Table 9-17 ocnadd_egress_adapter_processing_avg_record_latency_by_3rdparty_per_adapter_pod

KPI Detail Total service processing average latency per 3rd party application per adapter POD in 5min Aggregation
Metric Used for the KPI

(sum (irate(ocnadd_egress_service_request_processing_latency_seconds_sum{namespace="$NAMESPACE"}[5m])) by (instance_identifier,pod)

/

(sum (irate(ocnadd_egress_service_request_processing_latency_seconds_count{namespace="$NAMESPACE"}[5m])) by (instance_identifier,pod)))

Service Operation POST
Response Code NA

Table 9-18 ocnadd_egress_adapter_request_processing_avg_record_latency_by_3rdparty_per_adapter_pod

KPI Detail Total request processing average latency per 3rd party application per adapter POD in 5min Aggregation, this includes network latency added by response from 3rd party application
Metric Used for the KPI

(sum (irate(ocnadd_egress_request_latency_seconds_sum{namespace="$NAMESPACE"}[5m])) by (instance_identifier,pod)

/

(sum (irate(ocnadd_egress_request_latency_seconds_count{namespace="$NAMESPACE"}[5m])) by (instance_identifier,pod)))

Service Operation POST
Response Code NA

Table 9-19 ocnadd_egress_e2e_avg_latency_95percentile_for_a_given_egress_adapter

KPI Detail The 95 quantile value of e2e latency in milisec for egress adapter calculated over period of 5min
Metric Used for the KPI histogram_quantile(0.95, sum(rate(ocnadd_egress_e2e_request_processing_latency_seconds_bucket{namespace="$namespaces",service="$servicename"}[5m])) by (le))
Service Operation POST
Response Code NA

The following KPI should be used in the context of the management group and worker group, the namespaces may differ for the management and worker group if there is no default worker group.

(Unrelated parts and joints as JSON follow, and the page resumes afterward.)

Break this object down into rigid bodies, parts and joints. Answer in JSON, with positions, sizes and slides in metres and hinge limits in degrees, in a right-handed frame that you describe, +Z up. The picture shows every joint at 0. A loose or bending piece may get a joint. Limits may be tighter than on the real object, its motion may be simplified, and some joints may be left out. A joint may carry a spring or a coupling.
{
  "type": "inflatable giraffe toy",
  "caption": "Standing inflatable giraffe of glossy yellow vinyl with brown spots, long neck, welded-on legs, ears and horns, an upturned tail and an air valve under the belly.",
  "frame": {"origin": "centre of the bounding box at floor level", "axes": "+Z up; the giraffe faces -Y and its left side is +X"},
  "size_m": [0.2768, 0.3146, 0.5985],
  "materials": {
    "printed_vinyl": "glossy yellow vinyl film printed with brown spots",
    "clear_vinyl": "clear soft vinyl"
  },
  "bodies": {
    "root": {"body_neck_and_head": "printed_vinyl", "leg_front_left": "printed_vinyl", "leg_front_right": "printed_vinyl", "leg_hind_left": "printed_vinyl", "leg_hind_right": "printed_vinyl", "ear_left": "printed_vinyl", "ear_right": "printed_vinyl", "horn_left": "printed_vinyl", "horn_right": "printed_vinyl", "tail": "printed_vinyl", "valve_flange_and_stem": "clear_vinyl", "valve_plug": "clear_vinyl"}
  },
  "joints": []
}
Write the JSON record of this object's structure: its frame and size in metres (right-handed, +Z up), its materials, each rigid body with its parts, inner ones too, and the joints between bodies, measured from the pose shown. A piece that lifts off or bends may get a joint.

Table 9-20 Memory Usage per POD

KPI Detail Measures the memory usage per POD
Metric Used for the KPI sum(container_memory_working_set_bytes{namespace=~"$Namespace",image!=""}/(1024*1024*1024)) by (pod)
Service Operation NA
Response Code NA

This KPI should be used in the context of the management group and worker group, the namespaces may differ for the management and worker group if there is no default worker group.

Table 9-21 CPU Usage per POD

KPI Detail Measures the CPU usage per POD
Metric Used for the KPI sum(rate(container_cpu_usage_seconds_total{namespace=~"$Namespace",image!=""}[2m])) by (pod) * 1000
Service Operation NA
Response Code NA

Table 9-22 Service Status

KPI Detail Provide the status of each of the data director service running in the namespace provided
Metric Used for the KPI up{namespace="$NAMESPACE"}
Service Operation NA
Response Code NA

Table 9-23 ocnadd_ext_kafka_feed_record_total per external feed rate(MPS)

KPI Detail The rate of messages consumed per sec per external Kafka consumer, calculated over period of 5min
Metric Used for the KPI sum(irate(ocnadd_ext_kafka_feed_record_total{namespace="$Namespace"}[5m])) by (feed_name)
Service Operation NA
Response Code NA